ORNL Supports the DNN University Consortia

Experimental and Computational Investigation of Uranium Particle Formation and Dynamic Behavior

Contact: Mengdawn Cheng
Email: [email protected]
Phone: 865-241-5918

Improved understanding of formation of small uranium particles is essential to environmental sampling, emission mitigation, nuclear forensics, and a wide range of NNSA’s missions. Prior research works helped characterize the physical and chemical properties of the complex uranium-bearing particles, but the mechanisms as to how the small particles were produced, how they behave in the air and what their eventual fate once released remains unclear. This proposed project will apply modern aerosol science and technology to investigate the formation of the uranium-bearing particles in fuel manufacturing and reprocessing.

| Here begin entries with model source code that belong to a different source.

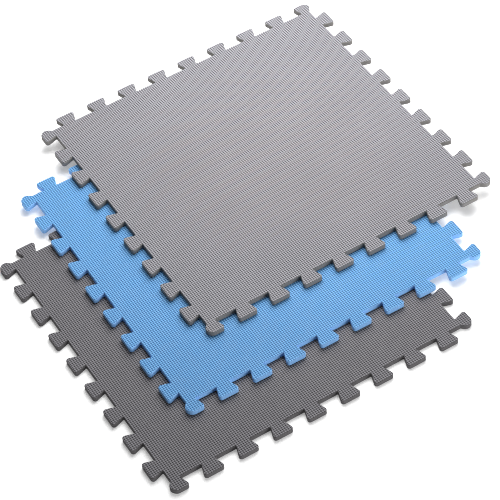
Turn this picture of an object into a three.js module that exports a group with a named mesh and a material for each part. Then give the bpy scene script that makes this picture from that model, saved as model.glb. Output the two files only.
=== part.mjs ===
// Blocking mats: three interlocking foam tiles, lying on each other in a fanned stack.
// Millimetres, +Z up. Origin: the centre of the bottom mat's underside. X and Y run along its sides.
import * as THREE from 'three';

// Driving dimensions of one mat.
const MODULE = 600; // side of the square that one mat covers once it is joined to others
const TABS_PER_SIDE = 9; // eight whole tabs and one corner tab
const THICKNESS = 10;
const TAB_LENGTH = 24;
const TAB_TIP_WIDTH = 41;
const JOINING_PLAY = 0.3; // how much wider a socket is than the tab that it takes
const TIP_RADIUS = 5;
const NECK_RADIUS = 1.2;
const CORNER_RADIUS = 11; // rounds the outer end of a corner tab into a bulb
const ARC_STEPS = 2; // three.js draws an arc with twice this many straight steps

// How the mats lie on each other.
const REST_GAP = 0.3; // the raised weave keeps two faces this far apart
const MIDDLE_SHIFT = [101.7, 114.2];
const MIDDLE_TURN = -0.57; // degrees
const TOP_SHIFT = [107.6, 123.8]; // along the middle mat's sides
const TOP_TURN = -MIDDLE_TURN; // the top mat lies square with the bottom one

// Worked out from them.
const PITCH = MODULE / TABS_PER_SIDE;
const TAB_NECK_WIDTH = PITCH - TAB_TIP_WIDTH - JOINING_PLAY;
const CORE_HALF = (MODULE - TAB_LENGTH) / 2; // half of the plain square inside the tabs
const FIRST_TAB = (0.5 - TABS_PER_SIDE / 2) * PITCH - PITCH / 4; // the corner tab's middle along its side
const STEP_UP = THICKNESS + REST_GAP;

// A corner of the outline: a point on the side that faces -Y, and the radius that rounds it.
function corner(along, out, radius) {
  return { point: new THREE.Vector2(along, -CORE_HALF - out), radius };
}

// The corner tab: its outer end points at the corner of the module, where four mats meet.
function cornerTab() {
  return [
    corner(-CORE_HALF, 0, NECK_RADIUS),
    corner(-MODULE / 2, TAB_LENGTH / 2, CORNER_RADIUS),
    corner(-CORE_HALF, TAB_LENGTH, CORNER_RADIUS),
    corner(FIRST_TAB + TAB_TIP_WIDTH / 2, TAB_LENGTH, TIP_RADIUS),
    corner(FIRST_TAB + TAB_NECK_WIDTH / 2, 0, NECK_RADIUS),
  ];
}

// A whole dovetail tab, wider at its tip than at its neck.
function wholeTab(middle) {
  return [
    corner(middle - TAB_NECK_WIDTH / 2, 0, NECK_RADIUS),
    corner(middle - TAB_TIP_WIDTH / 2, TAB_LENGTH, TIP_RADIUS),
    corner(middle + TAB_TIP_WIDTH / 2, TAB_LENGTH, TIP_RADIUS),
    corner(middle + TAB_NECK_WIDTH / 2, 0, NECK_RADIUS),
  ];
}

// One side's corners. The same side turned by quarter turns makes the whole mat.
function sideCorners() {
  const corners = cornerTab();
  for (let tab = 1; tab < TABS_PER_SIDE; tab += 1) {
    corners.push(...wholeTab(FIRST_TAB + tab * PITCH));
  }
  return corners;
}

function matCorners() {
  const middle = new THREE.Vector2(0, 0);
  const corners = [];
  for (let side = 0; side < 4; side += 1) {
    for (const { point, radius } of sideCorners()) {
      corners.push({ point: point.rotateAround(middle, side * Math.PI / 2), radius });
    }
  }
  return corners;
}

// A closed outline, run anticlockwise, with each corner replaced by an arc of its radius.
function roundedShape(corners) {
  const shape = new THREE.Shape();
  corners.forEach(({ point, radius }, i) => {
    const before = corners.at(i - 1).point;
    const after = corners[(i + 1) % corners.length].point;
    const back = before.clone().sub(point).normalize();
    const on = after.clone().sub(point).normalize();
    const halfAngle = Math.acos(back.dot(on)) / 2;
    const start = point.clone().addScaledVector(back, radius / Math.tan(halfAngle));
    const end = point.clone().addScaledVector(on, radius / Math.tan(halfAngle));
    const inward = back.clone().add(on).normalize();
    const centre = point.clone().addScaledVector(inward, radius / Math.sin(halfAngle));
    const turnsRight = back.cross(on) > 0;
    if (i === 0) {
      shape.moveTo(start.x, start.y);
    }
    shape.absarc(
      centre.x,
      centre.y,
      radius,
      start.sub(centre).angle(),
      end.sub(centre).angle(),
      turnsRight,
    );
  });
  shape.closePath();
  return shape;
}

function mat(name, colour) {
  const geometry = new THREE.ExtrudeGeometry(roundedShape(matCorners()), {
    depth: THICKNESS,
    bevelEnabled: false,
    curveSegments: ARC_STEPS,
  });
  const material = new THREE.MeshStandardMaterial({ color: colour, roughness: 0.9, metalness: 0 });
  const mesh = new THREE.Mesh(geometry, material);
  mesh.name = name;
  return mesh;
}

// A mat's place on the one below it: a step up, a shift and a small turn.
function onTop(shift, turn, ...contents) {
  const group = new THREE.Group();
  group.position.set(shift[0], shift[1], STEP_UP);
  group.rotation.z = THREE.MathUtils.degToRad(turn);
  group.add(...contents);
  return group;
}

const topMat = onTop(TOP_SHIFT, TOP_TURN, mat('top_mat', '#9c9a9d'));
const middleMat = onTop(MIDDLE_SHIFT, MIDDLE_TURN, mat('middle_mat', '#5fa4dc'), topMat);

const blockingMats = new THREE.Group();
blockingMats.add(mat('bottom_mat', '#58565a'), middleMat);

export default blockingMats;
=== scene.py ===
"""Blocking mats: three die-cut foam tiles with an embossed weave, lying on each other in a fanned stack."""

import math
from dataclasses import dataclass

import bpy
import numpy as np
from mathutils import Matrix, Vector
from mathutils.kdtree import KDTree


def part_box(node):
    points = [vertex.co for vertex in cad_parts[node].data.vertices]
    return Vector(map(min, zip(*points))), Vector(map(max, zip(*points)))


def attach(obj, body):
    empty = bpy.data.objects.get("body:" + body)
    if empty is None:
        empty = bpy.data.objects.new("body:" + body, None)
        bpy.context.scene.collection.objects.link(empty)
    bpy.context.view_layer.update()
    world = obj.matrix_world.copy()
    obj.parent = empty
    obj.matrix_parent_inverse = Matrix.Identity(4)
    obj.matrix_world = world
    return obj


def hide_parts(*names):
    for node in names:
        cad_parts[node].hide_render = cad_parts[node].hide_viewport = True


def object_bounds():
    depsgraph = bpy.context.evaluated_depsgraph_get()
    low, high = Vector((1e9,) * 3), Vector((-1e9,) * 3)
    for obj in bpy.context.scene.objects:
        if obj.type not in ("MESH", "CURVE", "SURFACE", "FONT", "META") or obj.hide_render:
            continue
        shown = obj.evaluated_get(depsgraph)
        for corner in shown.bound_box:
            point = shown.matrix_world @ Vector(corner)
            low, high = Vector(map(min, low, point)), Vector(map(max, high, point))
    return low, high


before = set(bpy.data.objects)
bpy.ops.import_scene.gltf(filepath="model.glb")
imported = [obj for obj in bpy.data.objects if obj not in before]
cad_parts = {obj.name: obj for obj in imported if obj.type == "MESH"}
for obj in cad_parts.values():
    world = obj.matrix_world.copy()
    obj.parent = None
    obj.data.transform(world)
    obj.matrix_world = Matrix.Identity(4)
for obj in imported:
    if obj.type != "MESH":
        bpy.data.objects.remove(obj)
cad_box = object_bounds()

MM = 0.001

# The embossed weave: two sets of ridges that pass over and under each other.
CELL = (4.3 * MM, 4.1 * MM)  # one crossing of two ridges
WEAVE_DEPTH = 0.8 * MM
LIFT_SPREAD = 0.05 * MM  # how unevenly the ridges stand
RIDGE_REACH = 0.12  # how far a ridge's end runs into the next crossing, in cells

# The cut edge, as (height above the underside, how far the wall stands in), for a mat 10 mm thick.
WALL_PROFILE = [
    (0.00 * MM, 0.45 * MM),
    (0.15 * MM, 0.12 * MM),
    (0.60 * MM, 0.00 * MM),
    (4.50 * MM, 0.22 * MM),
    (7.60 * MM, 0.00 * MM),
    (8.60 * MM, 0.15 * MM),
    (9.40 * MM, 0.60 * MM),
    (10.40 * MM, 1.90 * MM),
]
ARC_STEP = 5 * MM  # shorter runs of the CAD outline are steps of an arc
STRAIGHT_STEP = 12 * MM  # straight runs are split to this
LINE_RATIO = 2  # a run this much longer than the next one is a straight line that meets an arc
LONG_SHARE = 0.7  # runs longer than this share of the longest lie along the mat's sides
EDGE_STEP = 1 * MM  # how closely the cut edge is sampled, to measure the distance to it
CREASE = math.radians(40)  # folds sharper than this stay sharp
RIM_WIDTH = 5 * MM  # how far wear reaches in from the cut edge

# Each mat's materials, in this order.
FACE, WALL, UNDERSIDE = range(3)
FOAM_SPECULAR = 0.35  # duller than plain plastic, which is 0.5


@dataclass
class Foam:
    """A mat's colours, as sRGB, and how many cells of the weave into its foam sheet it was cut.

    The two counts are whole and their sum is even, so that the colours stay in step with the mesh's weave.
    """
    node: str
    body: str
    slot: str
    # crest: the foam's own colour, made lighter to paint the highlight that the crests catch
    crest: str
    # pit: painted shade, near black, for the hollows of the weave; the cut wall's pores and the underside's
    # pinholes are darkened towards it too
    pit: str
    # wall: partly the cut foam's own tone, partly painted light and shade: set for each mat, lighter on the
    # blue mat and darker on the light grey one, to stand in for the light the walls get
    wall: str
    sheet_cells: tuple
    seed: int


MATS = [
    Foam("bottom_mat", "bottom", "dark_grey_foam", "#7c7a7f", "#050505", "#535153", (0, 0), 1),
    Foam("middle_mat", "middle", "blue_foam", "#6ba8da", "#184478", "#86b9f0", (232, 98), 2),
    Foam("top_mat", "top", "light_grey_foam", "#95949a", "#131214", "#7b7977", (536, 292), 3),
]


# ---------------------------------------------------------------- outline

def outline_of(node):
    """The corners of a CAD mat's top face, in order, as an array of x and y."""
    mesh = node.data
    corners = [tuple(round(c, 6) for c in v.co) for v in mesh.vertices]
    top = max(c[2] for c in corners)
    edges = set()
    for polygon in mesh.polygons:
        ring = [corners[i] for i in polygon.vertices]
        if min(c[2] for c in ring) == top:
            edges.update(zip(ring, ring[1:] + ring[:1]))
    following = {a: b for a, b in edges if (b, a) not in edges}
    loop = [min(following)]
    while following[loop[-1]] != loop[0]:
        loop.append(following[loop[-1]])
    return np.array(loop)[:, :2]


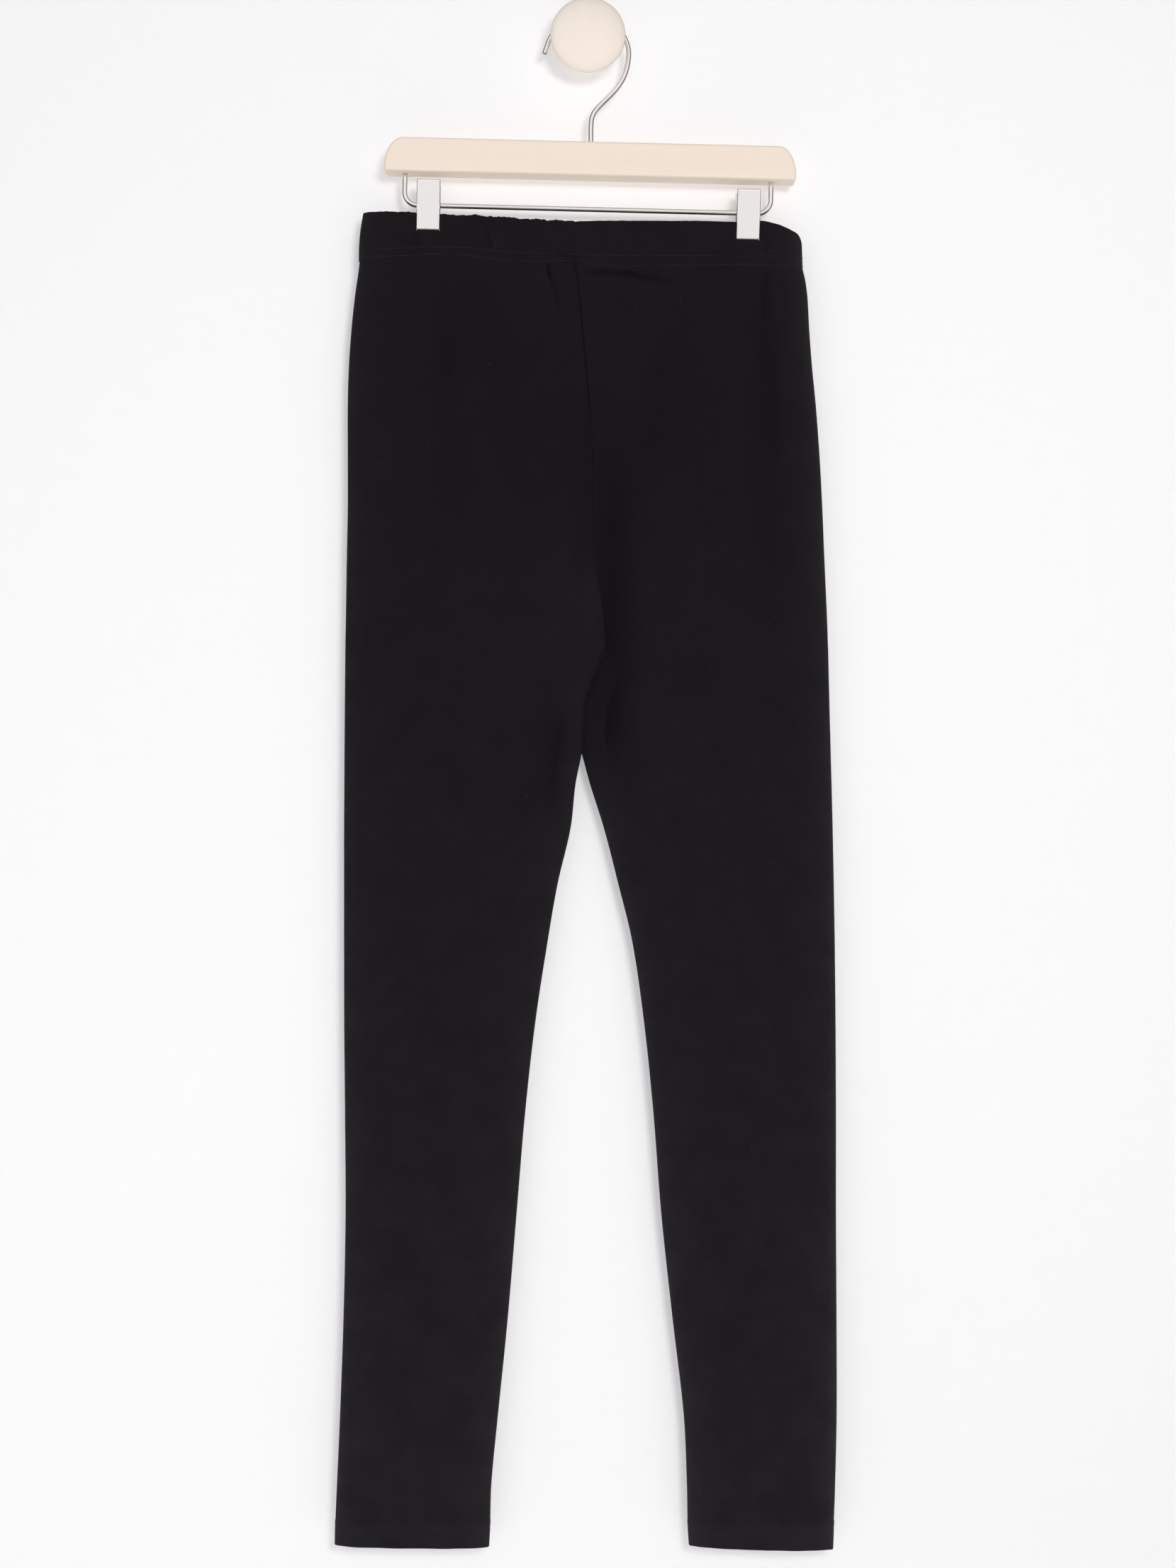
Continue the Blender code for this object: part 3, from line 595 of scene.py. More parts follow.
def stitch_lines(tree, place, direction, spacing):
    """Fine even lines across X or Z at a spacing in millimetres."""
    inputs = {"Vector": place, "Scale": 0.1 * math.pi / (spacing * MM), "Distortion": 0.4, "Detail": 1.0}
    settings = {"wave_type": "BANDS", "bands_direction": direction, "wave_profile": "SIN"}
    return add_node(tree, "ShaderNodeTexWave", inputs, **settings).outputs["Fac"]


def make_jersey(name, upper):
    """Black jersey: upright wales and level courses, a little fuzz and lint, painted light and
    shade from the mesh's painted_shading attribute, and a tone that grows lighter towards the ankles."""
    finish, tree, shader, place = begin_finish(name)
    height = add_node(tree, "ShaderNodeSeparateXYZ", {0: place}).outputs["Z"]
    # Darker at the top and lighter towards the ankles
    towards_ankles = calculate(tree, "POWER", fit_range(tree, height, -0.30, -1.08, 0.0, 1.0), 1.2)
    tone = mix_colours(tree, towards_ankles, upper, ANKLE_BLACK)
    patches = speckle(tree, place, 45.0, detail=4.0, roughness=0.6)
    cooler = fit_range(tree, patches, 0.42, 0.62, 0.0, 0.25)
    tone = mix_colours(tree, cooler, tone, COOL_BLACK)
    mottle = fit_range(tree, patches, 0.3, 0.7, 1.07, 0.94)
    fuzz = speckle(tree, place, 900.0, detail=4.0, roughness=0.7)
    amount = calculate(tree, "MULTIPLY", mottle, fit_range(tree, fuzz, 0.2, 0.8, 0.8, 1.2))
    # The mesh's painted light and shade scale the colour
    painted_shading = add_node(tree, "ShaderNodeAttribute", attribute_name="painted_shading").outputs["Fac"]
    amount = calculate(tree, "MULTIPLY", amount, calculate(tree, "ADD", painted_shading, 1.0))
    tone = scale_vector(tree, tone, amount)
    cells = add_node(tree, "ShaderNodeTexVoronoi", {"Vector": place, "Scale": 55.0})
    lint = fit_range(tree, cells.outputs["Distance"], 0.014, 0.024, 1.0, 0.0)
    tree.links.new(mix_colours(tree, lint, tone, LINT), shader.inputs["Base Color"])
    loops = calculate(tree, "ADD", stitch_lines(tree, place, "X", 0.9), stitch_lines(tree, place, "Z", 0.7))
    relief = calculate(tree, "MULTIPLY_ADD", fuzz, 1.4, loops)
    add_bump(tree, shader, relief, KNIT_STRENGTH, 0.00012)
    tree.links.new(fit_range(tree, fuzz, 0.2, 0.8, 0.82, 0.98), shader.inputs["Roughness"])
    shader.inputs["Specular IOR Level"].default_value = 0.12
    shader.inputs["Sheen Weight"].default_value = 0.05
    shader.inputs["Sheen Roughness"].default_value = 0.4
    return finish


leg_jersey = make_jersey("black_cotton_jersey", UPPER_BLACK)


def leg_rows():
    """Distances below the waist for the rows of a leg, closest at its top and at the crotch."""
    close, upper, lower = LEG_ROW_STEPS
    downs = []
    down = float(LEG_TOP)
    while down < LEG_END:
        downs.append(down)
        at_crotch = abs(down - CROTCH_CLOSE_ROWS_AT) < CROTCH_CLOSE_ROWS_REACH
        if down < LEG_CLOSE_ROWS_END or at_crotch:
            down += close
        else:
            down += upper if down < LEG_UPPER_ROWS_END else lower
    return downs + [LEG_END]


def leg_row(side, down, front, back):
    """A row of points round a leg panel."""
    section = section_at(down)
    return wrap_round(side, front, back, lambda face, share: leg_point(side, face, section, share))


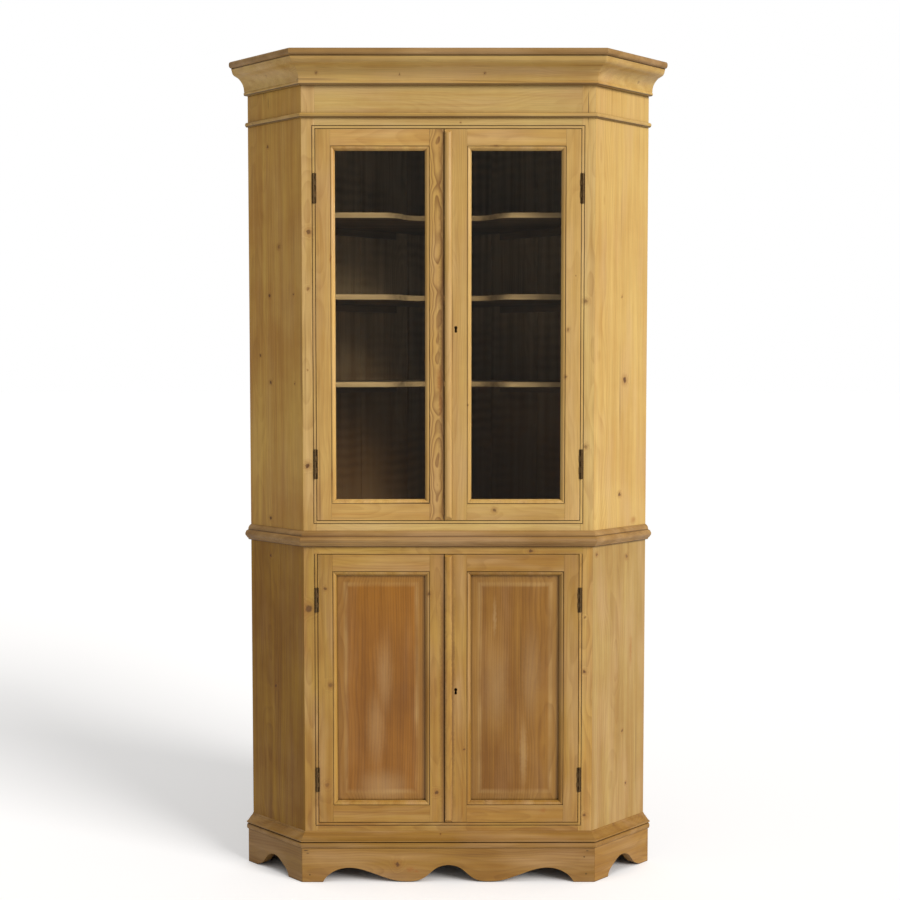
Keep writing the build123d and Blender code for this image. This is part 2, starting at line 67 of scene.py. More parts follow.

An extensive array of extractive measurements and in-situ remote optical sensing will be applied to probe the formation process of uranium particles. Real-time IR, small angle neutron and X-Ray scattering will also be used to generate fundamental data for interpreting and modeling the initial production of nascent small particles and their structures. A general aerosol dynamics model will be developed to predict the particle life cycle and calibrated with the experimental data to be obtained in this proposed project in addition to data available from the literature. Observational techniques and methods developed in this project can be used to enhance future measurement and sampling of particulate species.